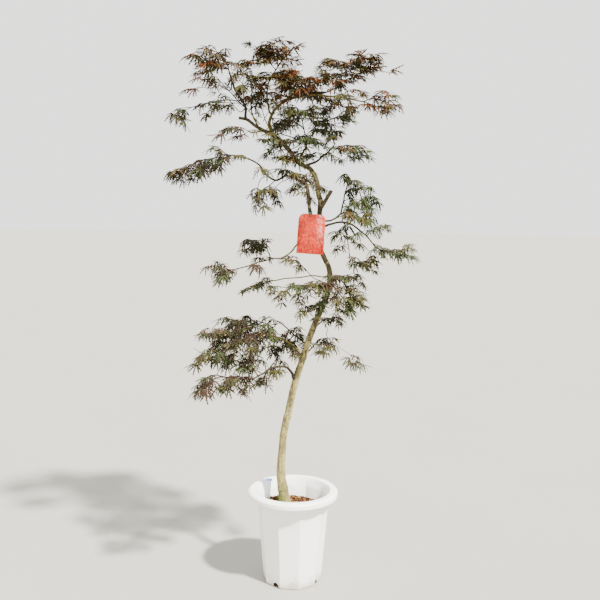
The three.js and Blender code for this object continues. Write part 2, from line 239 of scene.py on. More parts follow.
# Tufts that fill the crown between its masses, by the mass that they grow with: middle and reach of each.
TUFTS = {
    "central": [
        (-0.11, -0.04, 1.71, 0.04), (-0.12, 0.06, 1.67, 0.035), (-0.03, -0.06, 1.65, 0.04),
        (0.03, 0.07, 1.68, 0.04), (0.08, -0.02, 1.66, 0.035),
    ],
    "far_right": [
        (0.14, -0.05, 1.63, 0.035), (0.22, -0.15, 1.6, 0.028), (0.27, -0.15, 1.6, 0.024),
        (0.18, -0.05, 1.67, 0.026),
    ],
    "left_droop": [
        (-0.38, -0.12, 1.4, 0.025), (-0.35, -0.09, 1.41, 0.03),
    ],
    "left_low": [
        (-0.25, -0.1, 1.11, 0.022), (-0.2, -0.09, 1.06, 0.022),
    ],
    "left_tip": [
        (-0.27, -0.04, 1.63, 0.02), (-0.29, -0.06, 1.59, 0.02),
    ],
    "lower_left": [
        (-0.22, 0.06, 0.76, 0.035), (-0.16, -0.06, 0.77, 0.035), (-0.12, 0.02, 0.77, 0.03),
        (-0.15, -0.09, 0.84, 0.035), (-0.08, 0.04, 0.81, 0.03), (-0.33, -0.04, 0.81, 0.024),
        (-0.06, 0.03, 0.75, 0.02), (0.0, -0.03, 0.815, 0.024),
    ],
    "lower_left_top": [
        (-0.27, -0.03, 0.87, 0.045), (-0.22, 0.05, 0.9, 0.04), (-0.01, 0.03, 0.85, 0.03),
        (-0.03, 0.06, 0.8, 0.026),
    ],
    "lower_right": [
        (0.2, -0.04, 0.77, 0.02),
    ],
    "lowest": [
        (-0.18, -0.1, 0.73, 0.03), (-0.3, -0.12, 0.71, 0.03), (-0.26, -0.14, 0.73, 0.03),
        (-0.1, -0.08, 0.7, 0.026),
    ],
    "mid_centre": [
        (-0.07, -0.07, 1.51, 0.04), (-0.02, 0.06, 1.51, 0.045), (-0.02, -0.08, 1.45, 0.035),
        (-0.07, -0.04, 1.46, 0.03),
    ],
    "mid_right": [
        (0.02, -0.06, 1.6, 0.04), (0.08, 0.06, 1.63, 0.04), (0.03, -0.03, 1.51, 0.04),
    ],
    "mid_right_low": [
        (0.03, 0.1, 1.47, 0.035), (0.135, -0.05, 1.515, 0.028),
    ],
    "over_card": [
        (-0.09, -0.08, 1.34, 0.022), (-0.06, -0.04, 1.415, 0.02),
    ],
    "right_low": [
        (0.195, 0.0, 1.11, 0.014),
    ],
    "right_mid": [
        (0.145, 0.0, 1.21, 0.014), (0.21, 0.0, 1.165, 0.016),
    ],
    "right_tip": [
        (0.32, -0.02, 1.155, 0.018), (0.26, -0.03, 1.125, 0.014),
    ],
    "right_upper": [
        (0.2, 0.04, 1.27, 0.024), (0.17, 0.04, 1.4, 0.02), (0.165, 0.04, 1.41, 0.012),
        (0.205, 0.03, 1.31, 0.022), (0.235, 0.04, 1.345, 0.02), (0.26, 0.05, 1.315, 0.022),
    ],
    "top": [
        (-0.16, -0.03, 1.75, 0.03), (-0.13, 0.03, 1.81, 0.04), (-0.08, -0.04, 1.76, 0.035),
        (-0.065, -0.04, 1.745, 0.024), (0.01, -0.04, 1.765, 0.012),
    ],
    "top_left": [
        (-0.25, -0.06, 1.8, 0.025), (-0.21, -0.08, 1.78, 0.022), (-0.26, -0.06, 1.745, 0.024),
    ],
    "top_right": [
        (0.13, 0.05, 1.77, 0.04), (0.18, -0.01, 1.76, 0.04), (0.16, -0.04, 1.71, 0.035),
        (0.12, 0.07, 1.73, 0.035), (0.14, -0.02, 1.75, 0.03), (0.29, -0.04, 1.74, 0.02),
    ],
    "trunk_front": [
        (-0.06, -0.03, 1.01, 0.035), (0.09, -0.07, 1.02, 0.032), (0.06, -0.07, 1.05, 0.022),
        (-0.01, -0.06, 1.12, 0.022), (0.09, -0.11, 1.04, 0.035), (0.12, -0.09, 0.99, 0.03),
    ],
    "trunk_right": [
        (0.11, -0.04, 0.97, 0.03), (0.15, -0.02, 1.06, 0.03), (0.2, 0.01, 1.06, 0.028),
        (0.15, -0.04, 0.96, 0.028), (0.19, 0.02, 0.96, 0.024), (0.14, -0.06, 1.065, 0.024),
    ],
    "trunk_right_low": [
        (0.1, -0.03, 0.81, 0.02),
    ],
}

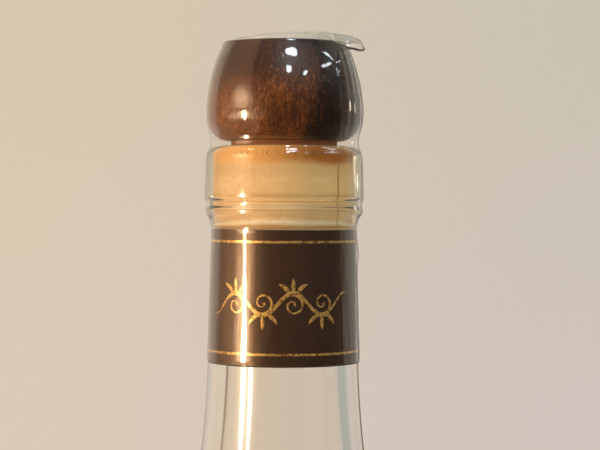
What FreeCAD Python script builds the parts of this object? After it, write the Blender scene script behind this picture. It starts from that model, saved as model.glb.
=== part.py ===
"""A sealed grappa bottle: glass, drink, cork, turned wooden knob, neck label and clear seal film.

The bottle stands on Z = 0 with its axis on Z. Every piece is turned about that axis, so each one is
a half-section, with its radius along X and its height along Z, that is swept all the way round.
"""

import FreeCAD
import Part
import Sketcher

import math
import os

# Driving dimensions in millimetres, and angles in degrees.
SIZES = {
    # glass: the outside, from the foot to the neck
    "glass_height": 308.4,
    "body_radius": 39.4,
    "body_height": 78.0,
    "heel_round": 6.0,
    "flare_arc": 215.0,
    "neck_top_radius": 14.85,
    "neck_spread": 0.8,
    "neck_margin": 0.2,
    # glass: lip, groove, bead and the collar under it
    "lip_height": 10.8,
    "lip_step": 1.1,
    "lip_spread": 0.45,
    "lip_top_round": 2.0,
    "lip_foot_round": 0.8,
    "groove_height": 1.9,
    "groove_depth": 1.0,
    "groove_slope": 0.4,
    "groove_round": 0.4,
    "bead_height": 1.1,
    "bead_inset": 0.3,
    "bead_round": 0.5,
    "collar_height": 2.4,
    "collar_round": 2.5,
    # glass: base and cavity
    "foot_ring": 6.4,
    "punt_rise": 3.0,
    "punt_round": 1.0,
    "floor_height": 9.0,
    "floor_dome": 1.5,
    "floor_round": 8.0,
    "body_wall": 3.2,
    "neck_wall": 4.25,
    "throat_height": 3.5,
    "bore_radius": 9.6,
    "bore_margin": 0.6,
    "mouth_round": 1.4,
    # drink
    "fill_drop": 75.0,
    # stopper: cork and knob
    "cork_drop": 20.4,
    "cork_spread": 1.4,
    "cork_chamfer": 0.8,
    "knob_gap": 1.1,
    "knob_height": 20.5,
    "knob_overhang": 0.13,
    "knob_foot_round": 5.0,
    "knob_draw": 3.58,
    "knob_top_round": 0.8,
    # neck label
    "label_drop": 0.85,
    "label_height": 27.25,
    "label_thickness": 0.1,
    # seal film
    "film_thickness": 0.12,
    "film_gap": 0.05,
    "film_tail": 1.0,
    "film_wrap": 25.0,
    "film_opening": 8.0,
    "brim_width": 4.1,
    "brim_height": 1.5,
    "brim_turn": 25.0,
}

# Places and radii that several pieces share, as expressions on the sheet.
RIM = "Sizes.glass_height"
LIP_RADIUS = "(Sizes.neck_top_radius + Sizes.lip_step)"
LIP_FOOT_RADIUS = f"({LIP_RADIUS} + Sizes.lip_spread)"
LIP_FOOT = f"({RIM} - Sizes.lip_height)"
BEAD_RADIUS = f"({LIP_FOOT_RADIUS} - Sizes.bead_inset)"
BEAD_TOP = f"({LIP_FOOT} - Sizes.groove_height)"
BEAD_FOOT = f"({BEAD_TOP} - Sizes.bead_height)"
NECK_TOP = f"({BEAD_FOOT} - Sizes.collar_height)"
LABEL_TOP = f"({NECK_TOP} - Sizes.label_drop)"
LABEL_FOOT = f"({LABEL_TOP} - Sizes.label_height)"
NECK_FOOT = f"({LABEL_FOOT} - Sizes.neck_margin)"
NECK_SLOPE = f"(Sizes.neck_spread / ({NECK_TOP} - {NECK_FOOT}))"
CAVITY_RADIUS = "(Sizes.body_radius - Sizes.body_wall)"
MOUTH_RADIUS = "(Sizes.bore_radius + Sizes.mouth_round)"
CORK_FOOT = f"({RIM} - Sizes.cork_drop)"
KNOB_RADIUS = f"({LIP_RADIUS} + Sizes.knob_overhang)"
KNOB_TOP_RADIUS = f"({KNOB_RADIUS} - Sizes.knob_draw)"
KNOB_FOOT = f"({RIM} + Sizes.knob_gap)"
KNOB_WIDEST = f"({KNOB_FOOT} + Sizes.knob_foot_round)"
KNOB_TOP = f"({KNOB_FOOT} + Sizes.knob_height)"


def neck_radius(height):
    """The outer radius of the straight, slightly tapered neck at a height."""
    return f"(Sizes.neck_top_radius + ({NECK_TOP} - {height}) * {NECK_SLOPE})"


def lip_radius(height):
    """The outer radius of the lip's slightly tapered side at a height."""
    return f"({LIP_RADIUS} + ({RIM} - {height}) * Sizes.lip_spread / Sizes.lip_height)"


def square_on_arc(run, rise):
    """The size of the arc that starts square to its rise and reaches a point at this run and rise."""
    return f"(({run} * {run} + {rise} * {rise}) / (2 * {rise}))"


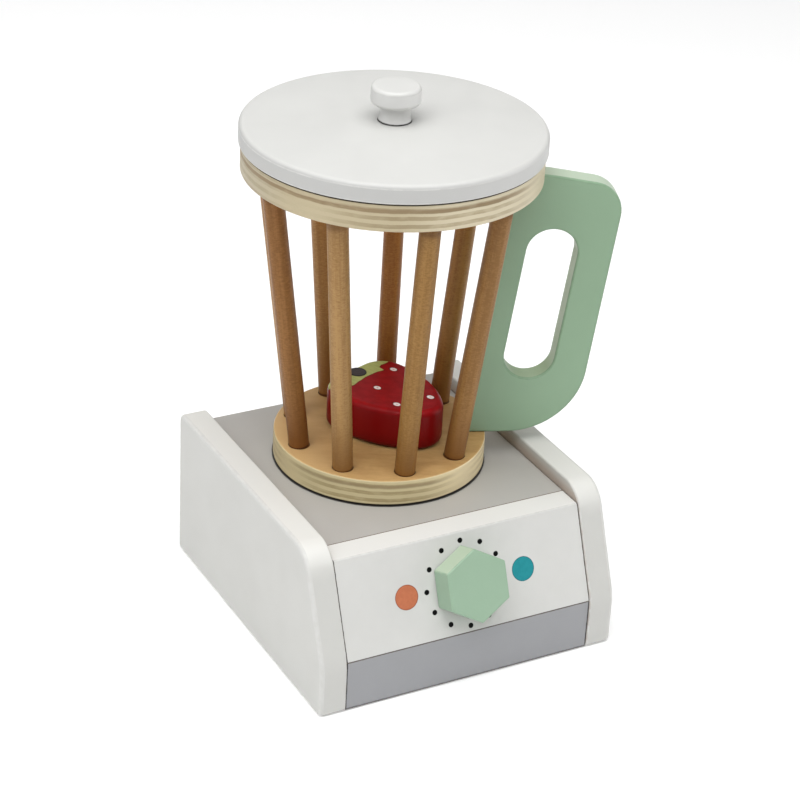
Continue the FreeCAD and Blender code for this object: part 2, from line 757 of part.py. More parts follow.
def lid_disc(place):
    """The lid's turned disc, its slightly domed top and its round edge."""
    body = new_body("lid_disc", place["lid"])
    sketch = new_sketch(body, "lid_profile", "XZ_Plane")
    reach, crown = "lid_diameter / 2", "lid_rim + lid_dome"
    sphere = f"((({reach}) ^ 2 + lid_dome ^ 2) / (2 * lid_dome))"
    drop = value(f"{crown} - {sphere}")
    half = math.asin(value(reach) / value(sphere))
    dome = Part.Circle(Vector(0, drop, 0), Z, value(sphere))
    quarter = math.pi / 2
    corners = [(0, value(crown)), (0, 0), (value(reach), 0), (value(reach), value("lid_rim"))]
    ends = [Vector(x, y, 0) for x, y in corners]
    lines = [sketch.addGeometry(Part.LineSegment(a, b), False) for a, b in zip(ends, ends[1:])]
    arc = sketch.addGeometry(Part.ArcOfCircle(dome, quarter - half, quarter), False)
    chain = lines + [arc]
    for piece, following in zip(chain, chain[1:] + chain[:1]):
        sketch.addConstraint(Sketcher.Constraint("Coincident", piece, 2, following, 1))
    sketch.addConstraint(Sketcher.Constraint("PointOnObject", arc, 3, -2))
    tie_point(sketch, lines[0], 1, "0", crown)
    tie_point(sketch, lines[1], 1, "0", "0")
    tie_point(sketch, lines[2], 1, reach, "0")
    tie_point(sketch, arc, 1, reach, "lid_rim")
    revolve(body, sketch)
    dress(body, "Fillet", "lid_round", circle_of(reach, "lid_rim"), 1)
    dress(body, "Fillet", "ply_round", circle_of(reach, "0"), 1)
    bore = new_sketch(body, "lid_bore")
    draw_circle(bore, "0", "0", "lid_screw_diameter / 2 + glue_gap")
    pocket(body, bore, crown, forward=True)


def lid_fittings(place):
    """The plug that centres the lid, its turned knob and the screw through all three."""
    below = Placement(Vector(0, 0, value("-plug_height")), Rotation())
    plug = new_body("lid_plug", place["lid"] * below)
    outline = new_sketch(plug, "plug_circle")
    draw_circle(outline, "0", "0", "plug_diameter / 2")
    pad(plug, outline, "plug_height")
    dress(plug, "Chamfer", "plug_bevel", circle_of("plug_diameter / 2", "0"), 1)
    cone = "((lid_screw_head - lid_screw_diameter) / 2)"
    sink = new_sketch(plug, "plug_sink", "XZ_Plane")
    bore = "lid_screw_diameter / 2 + glue_gap"
    section = [
        ("0", "0"),
        ("lid_screw_head / 2 + glue_gap", "0"),
        (bore, cone),
        (bore, "plug_height"),
        ("0", "plug_height"),
    ]
    draw_polygon(sink, section)
    before = plug.Shape.Volume
    groove = plug.newObject("PartDesign::Groove", "plug_sink_turned")
    groove.Profile = sink
    groove.ReferenceAxis = (sink, ["V_Axis"])
    groove.Angle = 360
    doc.recompute()
    if plug.Shape.Volume > before - 1e-3:
        raise RuntimeError("the plug's screw hole cut nothing")

    crown = Placement(Vector(0, 0, value("lid_rim + lid_dome")), Rotation())
    knob = new_body("lid_knob", place["lid"] * crown)
    profile = new_sketch(knob, "lid_knob_profile", "XZ_Plane")
    neck = "lid_knob_neck_height"
    half_outline = [
        ("0", "0"),
        ("lid_knob_foot / 2", "0"),
        ("lid_knob_waist / 2", neck),
        ("lid_knob_cap / 2", neck),
        ("lid_knob_cap / 2", "lid_knob_height"),
        ("0", "lid_knob_height"),
    ]
    draw_polygon(profile, half_outline)
    revolve(knob, profile)
    for height in (neck, "lid_knob_height"):
        dress(knob, "Fillet", "lid_knob_round", circle_of("lid_knob_cap / 2", height), 1)
    pilot = new_sketch(knob, "lid_knob_pilot")
    draw_circle(pilot, "0", "0", bore)
    pocket(knob, pilot, "lid_screw_bite + pin_end_gap", forward=True)

    screw = new_body("lid_screw", place["lid"] * below)
    shape = new_sketch(screw, "lid_screw_profile", "XZ_Plane")
    length = "(plug_height + lid_rim + lid_dome + lid_screw_bite)"
    half_screw = [
        ("0", "0"),
        ("lid_screw_head / 2", "0"),
        ("lid_screw_diameter / 2", cone),
        ("lid_screw_diameter / 2", length),
        ("0", length),
    ]
    draw_polygon(shape, half_screw)
    revolve(screw, shape)


def draw_berry(sketch):
    """The strawberry's outline: a flat top, two shoulders, two full sides and a tip.

    X runs from the calyx end to the tip, from the middle of the length.  Each arc
    touches its neighbours, so only the radii and the arcs' centres are given.
    """
    half = value("berry_length / 2")
    shoulder, side, tip = (value(f"berry_{n}_radius") for n in ("shoulder", "side", "tip"))
    spread = value("berry_half_width - berry_shoulder_radius")
    upper = Vector(shoulder - half, spread, 0)
    point = Vector(half - tip, 0, 0)
    # The side's centre is where circles about the other two centres cross.
    link = point - upper
    near_by, far_by = side - shoulder, side - tip
    step = (link.Length**2 + near_by**2 - far_by**2) / (2 * link.Length)
    rise = math.sqrt(near_by**2 - step**2)
    unit = link / link.Length
    flank = upper + unit * step + Vector(unit.y, -unit.x, 0) * rise

    def bearing(centre, to):
        return math.atan2((to - centre).y, (to - centre).x)

    first, last = bearing(flank, upper), bearing(flank, point)
    quarter = math.pi / 2

    def arc(centre, radius, start, end):
        return sketch.addGeometry(
            Part.ArcOfCircle(Part.Circle(centre, Z, radius), start, end), False
        )

    def below(centre):
        return Vector(centre.x, -centre.y, 0)

    tip_arc = arc(point, tip, -last, last)
    upper_side = arc(flank, side, last, first)
    upper_shoulder = arc(upper, shoulder, first, 2 * quarter)
    left, right = Vector(-half, spread, 0), Vector(-half, -spread, 0)
    top = sketch.addGeometry(Part.LineSegment(left, right), False)
    lower_shoulder = arc(below(upper), shoulder, 2 * quarter, 4 * quarter - first)
    lower_side = arc(below(flank), side, 4 * quarter - first, 4 * quarter - last)
    chain = (tip_arc, upper_side, upper_shoulder, top, lower_shoulder, lower_side)
    for piece, following in zip(chain, chain[1:] + chain[:1]):
        sketch.addConstraint(Sketcher.Constraint("Tangent", piece, 2, following, 1))
    sketch.addConstraint(Sketcher.Constraint("Equal", upper_side, lower_side))
    tie(sketch, "Radius", tip_arc, to="berry_tip_radius")
    tie(sketch, "Radius", upper_side, to="berry_side_radius")
    tie_point(sketch, tip_arc, 3, "(berry_length / 2 - berry_tip_radius)", "0")
    corner_x = "(berry_shoulder_radius - berry_length / 2)"
    spread_by = "(berry_half_width - berry_shoulder_radius)"
    tie_point(sketch, upper_shoulder, 3, corner_x, spread_by)
    tie_point(sketch, lower_shoulder, 3, corner_x, f"(-{spread_by})")
    sketch.addConstraint(Sketcher.Constraint("Vertical", top))
    tie(sketch, "Radius", upper_shoulder, to="berry_shoulder_radius")


def strawberry(place):
    """The wooden strawberry that lies in the jug, with its inlaid stem."""
    lift = value("berry_gap")
    middle = Vector(value("berry_shift_x"), value("jug_setback + berry_shift_y"), 0)
    height = Vector(0, 0, place["cage"].Base.z + lift)
    spot = Placement(middle + height, Rotation(Z, value("berry_turn")))
    body = new_body("strawberry_block", spot)
    outline = new_sketch(body, "berry_outline")
    draw_berry(outline)
    pad(body, outline, "berry_thickness")
    dress(body, "Fillet", "berry_round", rim(Z, "berry_thickness"))
    dress(body, "Fillet", "berry_round / 2", rim(Z, "0"))
    stem_x = "(stem_inset - berry_length / 2)"
    socket = new_sketch(body, "stem_socket", offset="berry_thickness")
    draw_circle(socket, stem_x, "0", "stem_diameter / 2 + glue_gap")
    pocket(body, socket, "stem_depth")

    stem = new_body("strawberry_stem", spot)
    plug = new_sketch(stem, "stem_circle", offset="berry_thickness - stem_depth")
    draw_circle(plug, stem_x, "0", "stem_diameter / 2")
    pad(stem, plug, "stem_depth + stem_rise")
    top = circle_of("stem_diameter / 2", "berry_thickness + stem_rise")
    dress(stem, "Fillet", "stem_rise", top, 1)


def check_and_export():
    """Stops on any failed object or shape, then writes each sub-part to its own file."""
    for item in doc.Objects:
        if "Invalid" in item.State or "Error" in item.State:
            raise RuntimeError(f"{item.Name} failed: {item.State}")
    for body in nodes:
        if body.Shape.isNull() or not body.Shape.isValid() or not body.Shape.Solids:
            raise RuntimeError(f"{body.Label} has no valid solid")
    os.makedirs("parts", exist_ok=True)
    for body in nodes:
        body.Shape.exportStep(os.path.join("parts", f"{body.Label}.step"))
        print(f"{body.Label}: {len(body.Shape.Solids)} solid(s), {body.Shape.Volume:.0f} mm3")


fill_sheet()
shared = frames()
side_panel("left_side_panel", -1)
side_panel("right_side_panel", 1)
base_boards()
front_panel(shared)
floor_panel()
glue_blocks()
floor_screws()
panel_pins()
speed_knob(shared)
jug_boards(shared)
jug_dowels(shared)
jug_handle(shared)
lid_disc(shared)
lid_fittings(shared)
strawberry(shared)
check_and_export()
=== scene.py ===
"""A wooden toy blender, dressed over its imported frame.

A box of painted boards carries a speed knob on its sloped front. The jug is a plywood disc
and a plywood ring joined by leaning beech dowels and a flat handle. A turned lid closes it
and a wooden strawberry lies inside.

Every piece is modelled in millimetres in a frame of its own. It keeps those coordinates in
an attribute that its finish reads, and is then laid in place with its object at the origin.
"""

import logging
import math
from dataclasses import dataclass
from enum import Enum
from functools import cached_property
from typing import Any, Callable, Optional, Sequence, Union

import bmesh
import bpy
from mathutils import Matrix, Vector

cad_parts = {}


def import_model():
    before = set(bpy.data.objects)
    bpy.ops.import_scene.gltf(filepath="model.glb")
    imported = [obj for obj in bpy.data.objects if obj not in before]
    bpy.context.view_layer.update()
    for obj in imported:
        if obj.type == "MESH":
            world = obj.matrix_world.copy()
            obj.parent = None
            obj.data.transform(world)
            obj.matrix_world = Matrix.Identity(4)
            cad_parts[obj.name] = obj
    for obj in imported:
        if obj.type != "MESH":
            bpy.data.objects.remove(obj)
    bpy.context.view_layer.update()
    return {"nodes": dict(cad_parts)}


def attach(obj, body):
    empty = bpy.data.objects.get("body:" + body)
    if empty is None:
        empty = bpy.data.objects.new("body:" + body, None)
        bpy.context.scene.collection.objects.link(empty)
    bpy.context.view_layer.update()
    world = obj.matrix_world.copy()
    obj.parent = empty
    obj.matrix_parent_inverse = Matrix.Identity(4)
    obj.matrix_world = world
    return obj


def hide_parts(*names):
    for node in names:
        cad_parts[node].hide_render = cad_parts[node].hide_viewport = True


MM = 0.001
LOG = logging.getLogger("toy_blender")

Span = tuple[float, float]
Spot = tuple[float, float, float]
Colour = tuple[float, float, float, float]
Socket = bpy.types.NodeSocket
Tint = Union[Colour, Socket]
Value = Union["Number", float]
Test = Callable[[Any], bool]


def srgb(red: int, green: int, blue: int) -> Colour:
    """The linear colour of an eight-bit screen colour.

    Args:
        red: The red channel, from 0 to 255.
        green: The green channel.
        blue: The blue channel.

    Returns:
        The colour, opaque.
    """
    parts = [channel / 255 for channel in (red, green, blue)]
    linear = [p / 12.92 if p <= 0.04045 else ((p + 0.055) / 1.055) ** 2.4 for p in parts]
    return (*linear, 1.0)


def toned(colour: Colour, *factors: float) -> Colour:
    """The colour with its channels scaled, by one factor or by three."""
    scales = factors if len(factors) == 3 else factors * 3
    return (*(part * scale for part, scale in zip(colour, scales)), 1.0)


def shifted(place: Matrix, x: float = 0, y: float = 0, z: float = 0) -> Matrix:
    """The frame moved by millimetres along its own axes."""
    return place @ Matrix.Translation(Vector((x, y, z)) * MM)


def turned(degrees: float, axis: str) -> Matrix:
    """A turn about one axis."""
    return Matrix.Rotation(math.radians(degrees), 4, axis)


@dataclass(frozen=True)
class Layout:
    """The sizes that the pieces and their finishes share, and the frames of the pieces.

    Sizes are in millimetres and frames in metres.

    Attributes:
        width: The base's width.
        depth: The base's depth, from front to back.
        knee: The height at which the upright front ends and the slope begins.
        slope: How far the sloped front leans back, in degrees.
        recess: How far the front boards stand behind the sides' front edges.
        deck_height: The height of the deck's top.
        board: The thickness of the boards and of the plywood.
        clearance: The gap between a loose piece and what carries it.
        dial_drop: How far down the slope the knob's axis lies.
        knob_height: How far the knob's face stands off the slope.
        jug_setback: How far behind the base's middle the jug's axis lies.
        jug_turn: How far the jug is turned about its axis, in degrees.
        cage_height: The clear height between the jug's disc and its ring.
        grip_foot: The middle of the handle's grip at its foot, as its reach and height.
        grip_head: The same at its head.
        berry_depth: The strawberry's thickness.
        stem_reach: The radius of the strawberry's stem.
    """

    width: float = 142.0
    depth: float = 148.0
    knee: float = 24.0
    slope: float = 22.0
    recess: float = 0.8
    deck_height: float = 64.3
    board: float = 12.0
    clearance: float = 0.3
    dial_drop: float = 21.8
    knob_height: float = 12.5
    jug_setback: float = 16.5
    jug_turn: float = -21.2
    cage_height: float = 123.4
    grip_foot: Span = (63.7, 38.0)
    grip_head: Span = (69.8, 86.7)
    berry_depth: float = 19.0
    stem_reach: float = 4.0

    @property
    def inside(self) -> float:
        """Half the distance between the two side boards."""
        return self.width / 2 - self.board

    @property
    def lean(self) -> tuple[float, float]:
        """The cosine and the sine of the front's slope."""
        return math.cos(math.radians(self.slope)), math.sin(math.radians(self.slope))

    @property
    def front_foot(self) -> float:
        """The Y of the slope's lower edge, and of the board below it."""
        return self.recess - self.depth / 2

    @property
    def front_top(self) -> float:
        """The Y of the slope's upper edge."""
        cosine, sine = self.lean
        return self.front_foot + (self.deck_height - self.knee) * sine / cosine

    def face(self) -> Matrix:
        """The sloped front: X across, Y up the slope, Z outward, from its top edge."""
        edge = shifted(Matrix(), y=self.front_top, z=self.deck_height)
        return edge @ turned(90 - self.slope, "X")

    def dial(self) -> Matrix:
        """The knob's axis on the sloped front."""
        return shifted(self.face(), y=-self.dial_drop)

    def jug(self) -> Matrix:
        """The underside of the jug's disc, turned so that the handle lies along X."""
        foot = shifted(Matrix(), y=self.jug_setback, z=self.deck_height + self.clearance)
        return foot @ turned(self.jug_turn, "Z")

    def cage(self) -> Matrix:
        """The top of the jug's disc."""
        return shifted(self.jug(), z=self.board)

    def ring(self) -> Matrix:
        """The underside of the jug's ring."""
        return shifted(self.cage(), z=self.cage_height)

    def lid(self) -> Matrix:
        """The underside of the lid."""
        return shifted(self.ring(), z=self.board + self.clearance)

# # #

■ **EXERCISE GOAL**: Exactly the lines above from the one with "fill_sheet()" to the one with "obj.matrix_world = Matrix.Identity(4)", both included, are to be quoted; leave the rest out.

■ **THE COMPLETED TASK**:
fill_sheet()
shared = frames()
side_panel("left_side_panel", -1)
side_panel("right_side_panel", 1)
base_boards()
front_panel(shared)
floor_panel()
glue_blocks()
floor_screws()
panel_pins()
speed_knob(shared)
jug_boards(shared)
jug_dowels(shared)
jug_handle(shared)
lid_disc(shared)
lid_fittings(shared)
strawberry(shared)
check_and_export()
=== scene.py ===
"""A wooden toy blender, dressed over its imported frame.

A box of painted boards carries a speed knob on its sloped front. The jug is a plywood disc
and a plywood ring joined by leaning beech dowels and a flat handle. A turned lid closes it
and a wooden strawberry lies inside.

Every piece is modelled in millimetres in a frame of its own. It keeps those coordinates in
an attribute that its finish reads, and is then laid in place with its object at the origin.
"""

import logging
import math
from dataclasses import dataclass
from enum import Enum
from functools import cached_property
from typing import Any, Callable, Optional, Sequence, Union

import bmesh
import bpy
from mathutils import Matrix, Vector

cad_parts = {}


def import_model():
    before = set(bpy.data.objects)
    bpy.ops.import_scene.gltf(filepath="model.glb")
    imported = [obj for obj in bpy.data.objects if obj not in before]
    bpy.context.view_layer.update()
    for obj in imported:
        if obj.type == "MESH":
            world = obj.matrix_world.copy()
            obj.parent = None
            obj.data.transform(world)
            obj.matrix_world = Matrix.Identity(4)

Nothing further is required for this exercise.